For my 100th post, I decided to sit down and think about what I have learned since I started this blog two years ago. And this is what it boils down to: Life goes on one way or another. There will always be good and there will always be bad. Jumping to conclusions won't make it any better. Rushing things will only frustrate you more. You don't have to have the answer right now so just take a deep breath, look around and take in everything around you, and thank God that you have that.
I say this from experience and with all the love in the world. We are all trying to figure things out. Maybe it is the answer to an exam question. Or what to do over break. Maybe we are trying to figure out how to make the next mortgage payment or keep the electricity on. Some of us might have feelings for someone and not know how to say it. Others might be trying to tell someone that they don’t have feelings anymore. Some are asking how to pack for a two week trip in carry on luggage. Some are wondering how they are going to get through Ords.
We are all in discernment of some kind. Personally? I am trying to discern my call to ministry. I am trying to figure out how best to approach certain people about a variety of things, both good and bad, and all can lead to excitement and relief or a night of tears. I am trying to figure out scholarships. There is too much to keep listing here. However, I have learned that nothing is made better when I assume I know what was meant by the lack of text messages or the wording of the last one, stressing about a paper already turned in, thinking that I can’t do something because someone doesn’t approve… all of that only brings me down. The responses that I have when I jump to all of the assumptions and conclusions might not be best for me. I may end up hurting someone. I need to just wait for the appropriate time, even if that time is months from now. Not necessarily a fun thing when I have already been holding it in for five months.

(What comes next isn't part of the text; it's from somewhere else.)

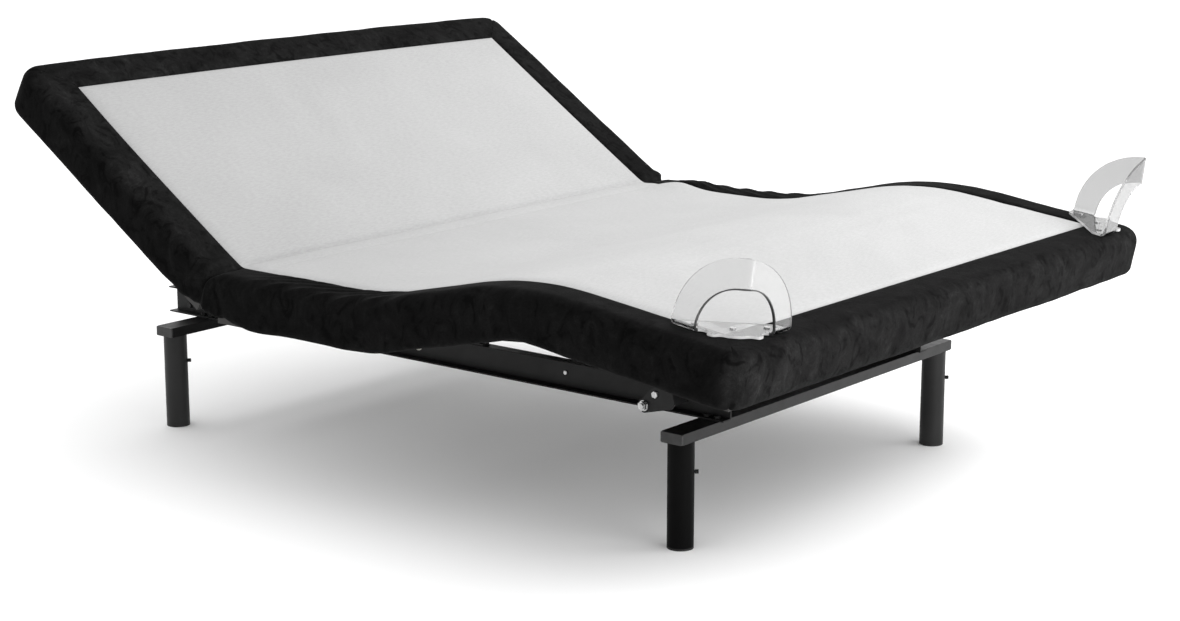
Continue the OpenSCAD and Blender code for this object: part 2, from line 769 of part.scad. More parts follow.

But you know what? When I look around I see how far I have come. Three years ago, I was completely focused on music and teaching. Two years ago, I had a stack of seminary applications on my coffee table as I debated throwing them in the trash every night and asked Santa if he could help me out with that for Christmas. One year ago, it was scholarship applications and I asked Santa for some money for school. Now, I am here and Santa asked me if I was enjoying it. It has been a long road. There has been a lot of waiting. There were times that I wasn’t sure if I could do it, but the waiting paid off. Now, I look around me and see all of the incredible ways the work paid off- the sunsets I mentioned a few posts ago, the studies, the experiences, and the most incredible friends in the world. So I told Santa that I was loving every second of it.
So yes, I may not know the words to tell my best friend. I may not know exactly what to write on this new stack of papers about my call. I don’t know how those exams are going to turn out. I only pretend to know how to pack for two weeks in Ghana in my carry on luggage. But I do know that this Christmas I have so much more than I could ever ask Santa for.
Santa didn’t just make things happen for me. He asked me what I needed to do to achieve it and if I was doing that (I miss the days as a kid when he didn’t ask such weighty questions!), just like God doesn’t hand things to you but instead gives you the tools you need and promises to stand by you. So as we finally relax and begin to enjoy Christmas and begin to think about the new year, remember to look around and be thankful for all you have been given already and don’t worry so much about the rest. It will all come in time in the way that GOD intends.
I want to leave y’all with two quotes tonight. The first is on a poster hanging in our basement at home… “Lord, grant me patience… but please hurry!”. And from my Grandmother… “God answers all prayers. Sometimes he says yes. Sometimes he says no. And sometimes he says you’ve got to be kidding!”
Merry Christmas, y’all!!
(And yes… I really did have those conversations with Santa. Funny how serious he gets with you when he knows you and your parents!)